• **What you have to do**:
Return the listing below word for word.
_ _ _ _
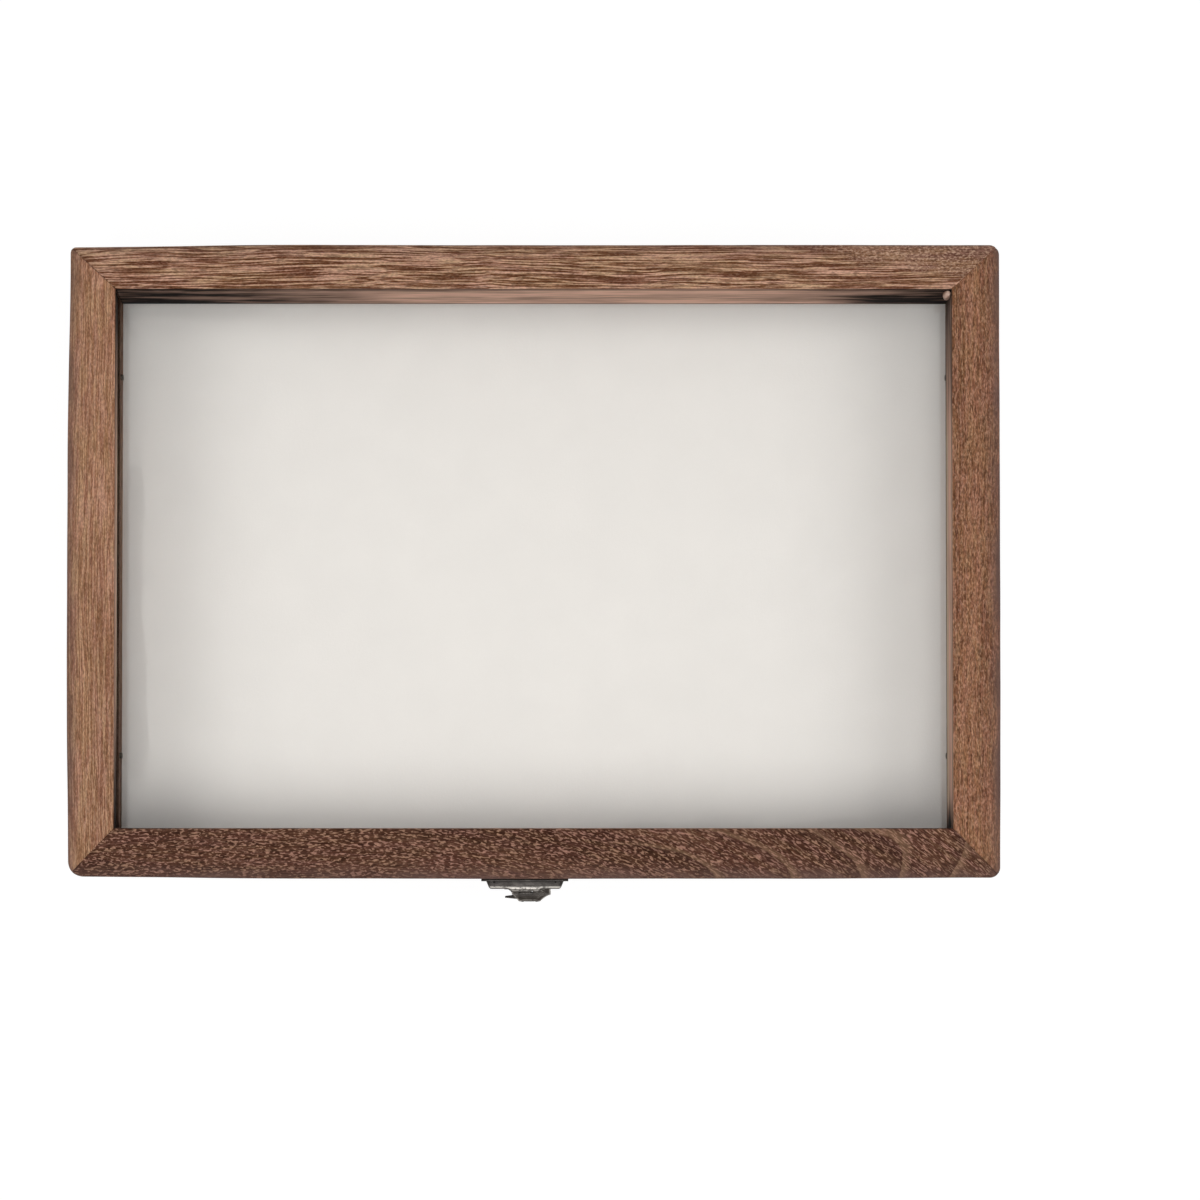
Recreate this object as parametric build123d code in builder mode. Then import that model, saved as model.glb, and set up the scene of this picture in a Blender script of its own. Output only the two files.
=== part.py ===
from build123d import *
import os

# An insect display case: a mitred wooden tray with a white foam board, a glazed lid on two
# hinges at the back, and a hasp latch at the front. Lengths are in millimetres. +X is the
# case's right, +Y its back and +Z up. The origin is the centre of the underside.

# Whole case
CASE_WIDTH = 310.0
CASE_DEPTH = 211.0
BASE_HEIGHT = 33.0
LID_HEIGHT = 17.0
TOP_EDGE_ROUND = 1.5
SMALL_EDGE_ROUND = 0.5

# The upright corners are sanded by hand, each to its own radius
CORNER_RADII = {
    ("front", "left"): 6.0,
    ("front", "right"): 4.0,
    ("back", "left"): 3.0,
    ("back", "right"): 3.5,
}

# Base tray
WALL_THICKNESS = 8.0
PANEL_THICKNESS = 4.0
PANEL_REBATE = 4.0
PANEL_CLEARANCE = 0.3
FOAM_THICKNESS = 14.0
FOAM_CLEARANCE = 0.4
FOAM_EDGE_ROUND = 0.8

# Lid rails, glass and beads
SIDE_RAIL_WIDTH = 16.3
BACK_RAIL_WIDTH = 15.2
FRONT_RAIL_WIDTH = 16.8
GLASS_DROP = 10.0
GLASS_THICKNESS = 2.0
GLASS_LIP = 5.0
GLASS_CLEARANCE = 0.4
BEAD_SETBACK = 1.0
BEAD_SEAM_CLEARANCE = 0.3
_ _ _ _
• **Exercise answer**:
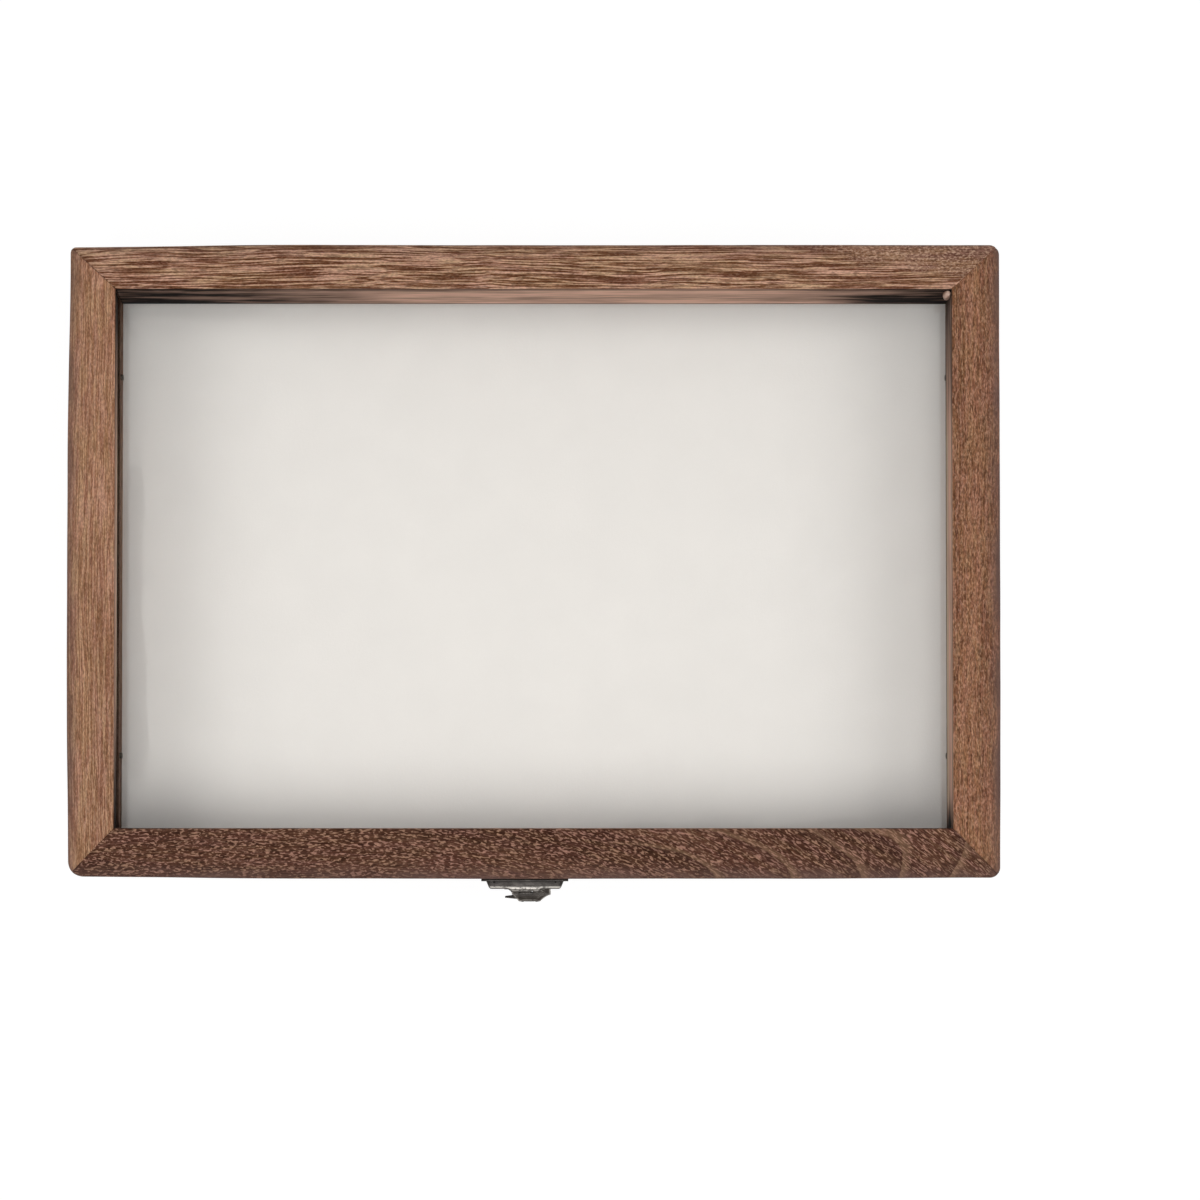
Recreate this object as parametric build123d code in builder mode. Then import that model, saved as model.glb, and set up the scene of this picture in a Blender script of its own. Output only the two files.
=== part.py ===
from build123d import *
import os

# An insect display case: a mitred wooden tray with a white foam board, a glazed lid on two
# hinges at the back, and a hasp latch at the front. Lengths are in millimetres. +X is the
# case's right, +Y its back and +Z up. The origin is the centre of the underside.

# Whole case
CASE_WIDTH = 310.0
CASE_DEPTH = 211.0
BASE_HEIGHT = 33.0
LID_HEIGHT = 17.0
TOP_EDGE_ROUND = 1.5
SMALL_EDGE_ROUND = 0.5

# The upright corners are sanded by hand, each to its own radius
CORNER_RADII = {
    ("front", "left"): 6.0,
    ("front", "right"): 4.0,
    ("back", "left"): 3.0,
    ("back", "right"): 3.5,
}

# Base tray
WALL_THICKNESS = 8.0
PANEL_THICKNESS = 4.0
PANEL_REBATE = 4.0
PANEL_CLEARANCE = 0.3
FOAM_THICKNESS = 14.0
FOAM_CLEARANCE = 0.4
FOAM_EDGE_ROUND = 0.8

# Lid rails, glass and beads
SIDE_RAIL_WIDTH = 16.3
BACK_RAIL_WIDTH = 15.2
FRONT_RAIL_WIDTH = 16.8
GLASS_DROP = 10.0
GLASS_THICKNESS = 2.0
GLASS_LIP = 5.0
GLASS_CLEARANCE = 0.4
BEAD_SETBACK = 1.0
BEAD_SEAM_CLEARANCE = 0.3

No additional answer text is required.